**EXERCISE OBJECTIVE**
Reproduce exactly the lines from the one containing "addSlide();" through the one containing "if empty is", both included, and nothing else.

**ENTRIES**
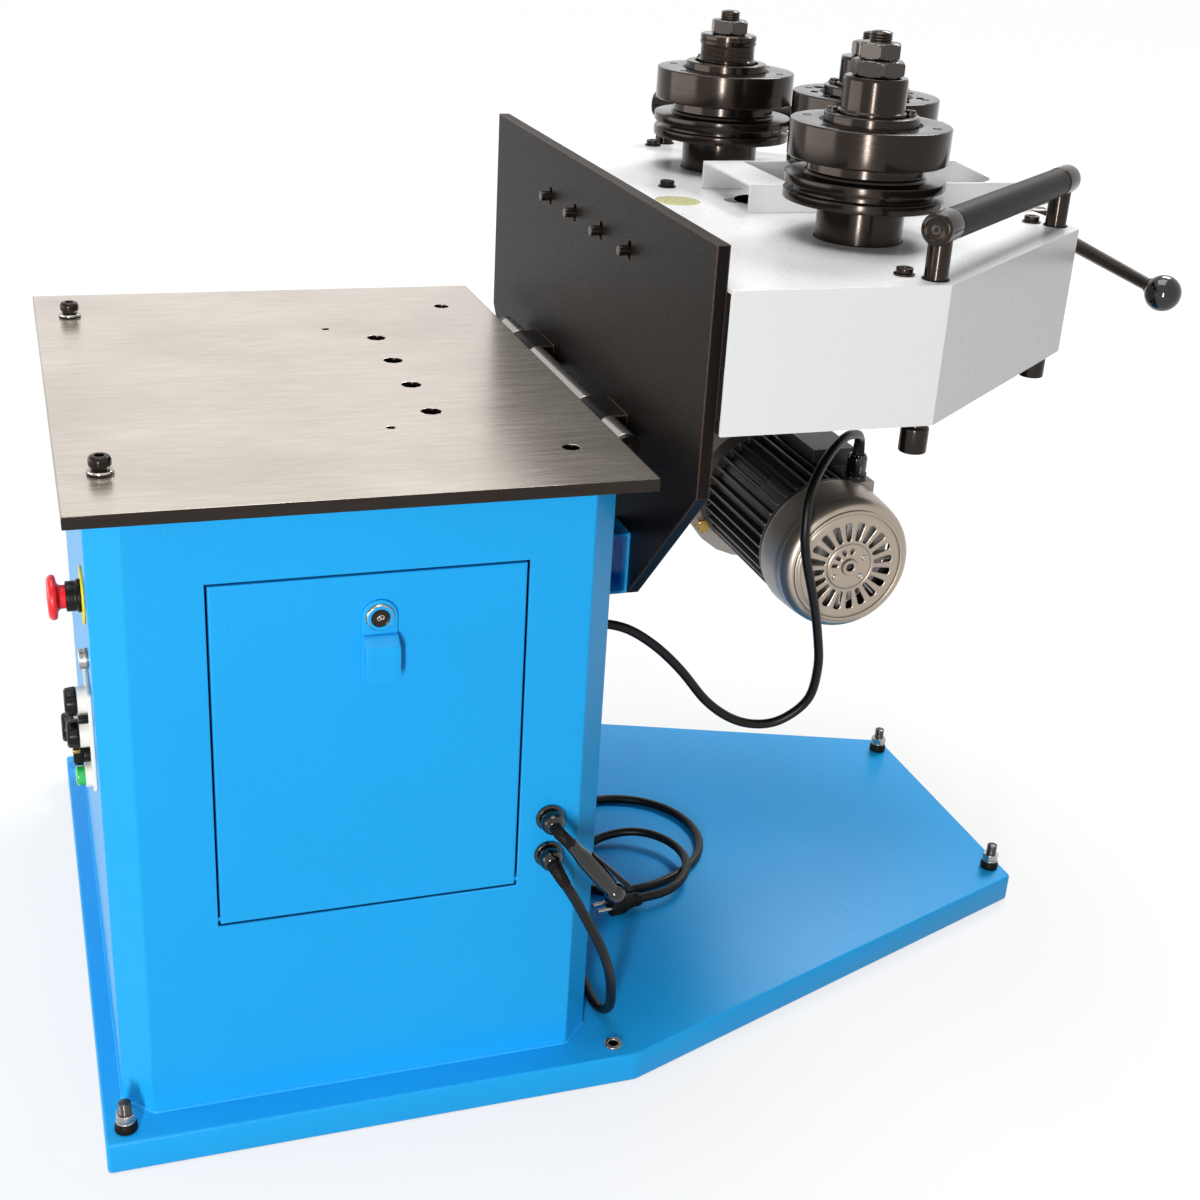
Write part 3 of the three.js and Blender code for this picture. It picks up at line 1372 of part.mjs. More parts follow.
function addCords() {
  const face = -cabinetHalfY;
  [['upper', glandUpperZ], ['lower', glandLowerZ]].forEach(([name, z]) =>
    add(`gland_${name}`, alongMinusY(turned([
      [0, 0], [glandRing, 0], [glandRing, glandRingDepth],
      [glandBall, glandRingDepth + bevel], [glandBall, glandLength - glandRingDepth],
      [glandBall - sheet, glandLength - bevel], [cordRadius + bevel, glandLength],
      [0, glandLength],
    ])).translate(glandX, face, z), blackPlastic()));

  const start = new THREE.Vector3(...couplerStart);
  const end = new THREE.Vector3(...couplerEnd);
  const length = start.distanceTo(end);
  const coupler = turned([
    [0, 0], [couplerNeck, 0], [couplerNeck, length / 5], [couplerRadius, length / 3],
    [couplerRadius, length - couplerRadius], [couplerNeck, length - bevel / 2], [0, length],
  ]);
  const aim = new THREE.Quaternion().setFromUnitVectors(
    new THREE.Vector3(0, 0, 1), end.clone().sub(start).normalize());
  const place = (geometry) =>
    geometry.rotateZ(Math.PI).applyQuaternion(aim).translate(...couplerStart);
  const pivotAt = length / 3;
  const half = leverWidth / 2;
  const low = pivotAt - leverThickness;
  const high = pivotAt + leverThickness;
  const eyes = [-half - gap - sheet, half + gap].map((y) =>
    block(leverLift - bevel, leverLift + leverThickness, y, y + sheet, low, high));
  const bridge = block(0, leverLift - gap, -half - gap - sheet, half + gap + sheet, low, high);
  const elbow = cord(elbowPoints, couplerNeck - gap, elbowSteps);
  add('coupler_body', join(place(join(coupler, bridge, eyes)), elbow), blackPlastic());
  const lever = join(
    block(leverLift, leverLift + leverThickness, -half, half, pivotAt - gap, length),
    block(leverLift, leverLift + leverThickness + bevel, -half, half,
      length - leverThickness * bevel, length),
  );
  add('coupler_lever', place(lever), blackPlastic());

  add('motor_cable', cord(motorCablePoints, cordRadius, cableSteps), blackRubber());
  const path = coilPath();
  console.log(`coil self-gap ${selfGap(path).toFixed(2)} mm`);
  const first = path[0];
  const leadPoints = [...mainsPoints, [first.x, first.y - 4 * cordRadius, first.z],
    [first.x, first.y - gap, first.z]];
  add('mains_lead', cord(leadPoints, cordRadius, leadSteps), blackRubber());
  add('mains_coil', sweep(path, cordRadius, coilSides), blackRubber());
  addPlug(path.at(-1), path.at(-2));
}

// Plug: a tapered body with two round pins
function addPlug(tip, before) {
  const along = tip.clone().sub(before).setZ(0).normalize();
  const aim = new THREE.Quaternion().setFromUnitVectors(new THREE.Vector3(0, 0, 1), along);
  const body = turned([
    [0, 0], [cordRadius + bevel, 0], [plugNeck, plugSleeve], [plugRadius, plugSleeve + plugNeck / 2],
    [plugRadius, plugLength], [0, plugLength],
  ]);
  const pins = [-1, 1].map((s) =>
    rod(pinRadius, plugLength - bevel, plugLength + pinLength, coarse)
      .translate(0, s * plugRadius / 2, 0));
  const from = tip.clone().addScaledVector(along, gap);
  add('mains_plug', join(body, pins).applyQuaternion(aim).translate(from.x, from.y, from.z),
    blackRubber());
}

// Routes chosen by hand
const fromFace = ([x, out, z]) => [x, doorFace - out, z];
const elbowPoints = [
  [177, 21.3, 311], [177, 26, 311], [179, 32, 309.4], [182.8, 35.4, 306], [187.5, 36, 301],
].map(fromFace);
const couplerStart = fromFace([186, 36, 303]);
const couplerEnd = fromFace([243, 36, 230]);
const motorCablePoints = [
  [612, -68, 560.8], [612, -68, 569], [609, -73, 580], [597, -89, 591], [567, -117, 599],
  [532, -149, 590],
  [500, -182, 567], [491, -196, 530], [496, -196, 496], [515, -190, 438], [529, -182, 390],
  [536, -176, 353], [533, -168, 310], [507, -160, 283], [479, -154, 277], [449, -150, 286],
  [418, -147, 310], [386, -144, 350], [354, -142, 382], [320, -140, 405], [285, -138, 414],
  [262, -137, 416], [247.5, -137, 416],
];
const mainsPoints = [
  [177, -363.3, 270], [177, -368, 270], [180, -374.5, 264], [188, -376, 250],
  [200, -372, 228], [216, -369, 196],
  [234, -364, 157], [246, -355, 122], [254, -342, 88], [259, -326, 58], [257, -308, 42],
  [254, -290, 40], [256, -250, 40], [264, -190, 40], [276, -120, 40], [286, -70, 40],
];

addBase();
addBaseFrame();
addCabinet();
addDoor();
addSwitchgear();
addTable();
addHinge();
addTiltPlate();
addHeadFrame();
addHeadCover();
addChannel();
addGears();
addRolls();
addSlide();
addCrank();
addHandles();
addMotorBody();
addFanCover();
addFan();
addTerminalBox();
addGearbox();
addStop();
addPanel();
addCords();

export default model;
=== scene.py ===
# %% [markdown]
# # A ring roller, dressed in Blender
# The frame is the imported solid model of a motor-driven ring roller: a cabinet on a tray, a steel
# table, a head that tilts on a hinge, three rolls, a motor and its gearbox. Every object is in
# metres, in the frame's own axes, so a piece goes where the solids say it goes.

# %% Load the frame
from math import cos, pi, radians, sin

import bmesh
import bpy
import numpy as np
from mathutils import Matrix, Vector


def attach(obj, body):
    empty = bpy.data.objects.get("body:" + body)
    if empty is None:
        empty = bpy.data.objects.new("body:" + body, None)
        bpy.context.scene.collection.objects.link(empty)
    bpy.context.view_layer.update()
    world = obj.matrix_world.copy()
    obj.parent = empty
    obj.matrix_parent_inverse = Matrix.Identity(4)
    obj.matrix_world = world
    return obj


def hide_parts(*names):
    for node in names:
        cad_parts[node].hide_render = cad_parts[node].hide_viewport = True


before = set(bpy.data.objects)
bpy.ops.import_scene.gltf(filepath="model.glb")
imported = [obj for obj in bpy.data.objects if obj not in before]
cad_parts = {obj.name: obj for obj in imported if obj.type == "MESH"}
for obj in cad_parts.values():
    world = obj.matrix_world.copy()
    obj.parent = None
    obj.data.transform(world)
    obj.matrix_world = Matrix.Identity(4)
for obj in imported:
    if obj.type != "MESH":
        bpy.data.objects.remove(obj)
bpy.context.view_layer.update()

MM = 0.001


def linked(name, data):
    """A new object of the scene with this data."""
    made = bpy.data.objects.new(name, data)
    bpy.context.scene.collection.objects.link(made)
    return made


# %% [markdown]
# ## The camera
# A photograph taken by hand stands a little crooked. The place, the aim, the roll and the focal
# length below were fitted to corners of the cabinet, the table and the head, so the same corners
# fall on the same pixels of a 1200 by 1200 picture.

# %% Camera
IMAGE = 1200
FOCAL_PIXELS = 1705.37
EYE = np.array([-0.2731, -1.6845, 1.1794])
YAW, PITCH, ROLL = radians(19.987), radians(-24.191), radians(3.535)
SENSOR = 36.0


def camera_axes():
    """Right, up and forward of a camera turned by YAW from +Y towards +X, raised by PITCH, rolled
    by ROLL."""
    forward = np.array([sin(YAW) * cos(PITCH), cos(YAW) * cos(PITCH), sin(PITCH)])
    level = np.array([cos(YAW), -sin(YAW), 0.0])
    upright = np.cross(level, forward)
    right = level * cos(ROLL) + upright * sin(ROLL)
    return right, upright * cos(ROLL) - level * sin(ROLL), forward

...

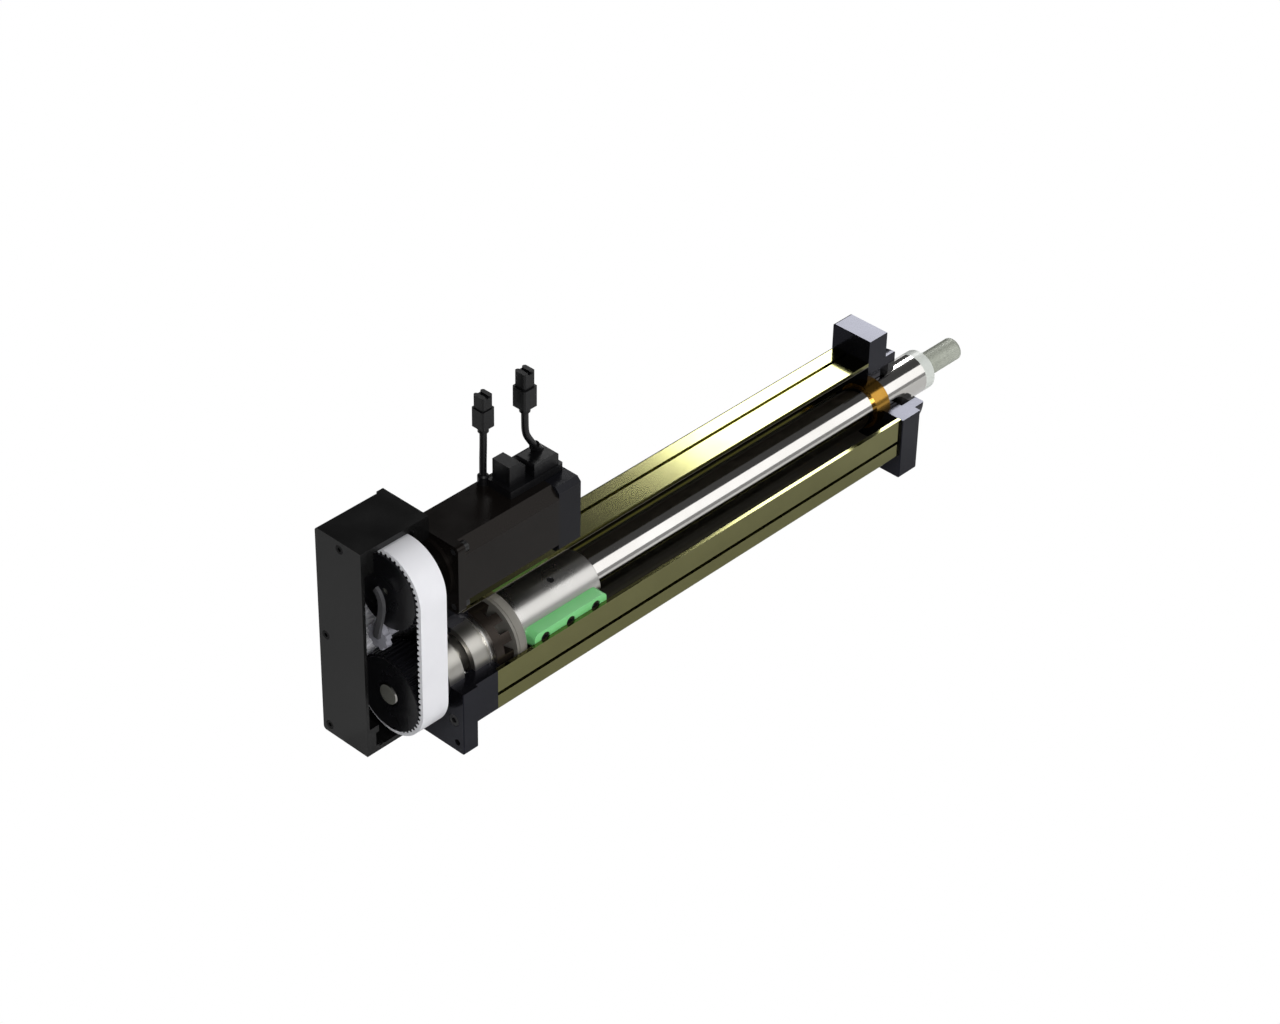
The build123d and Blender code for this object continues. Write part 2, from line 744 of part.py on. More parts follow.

**SOLUTION FOR THIS TASK**
addSlide();
addCrank();
addHandles();
addMotorBody();
addFanCover();
addFan();
addTerminalBox();
addGearbox();
addStop();
addPanel();
addCords();

export default model;
=== scene.py ===
# %% [markdown]
# # A ring roller, dressed in Blender
# The frame is the imported solid model of a motor-driven ring roller: a cabinet on a tray, a steel
# table, a head that tilts on a hinge, three rolls, a motor and its gearbox. Every object is in
# metres, in the frame's own axes, so a piece goes where the solids say it goes.

# %% Load the frame
from math import cos, pi, radians, sin

import bmesh
import bpy
import numpy as np
from mathutils import Matrix, Vector


def attach(obj, body):
    empty = bpy.data.objects.get("body:" + body)
    if empty is None:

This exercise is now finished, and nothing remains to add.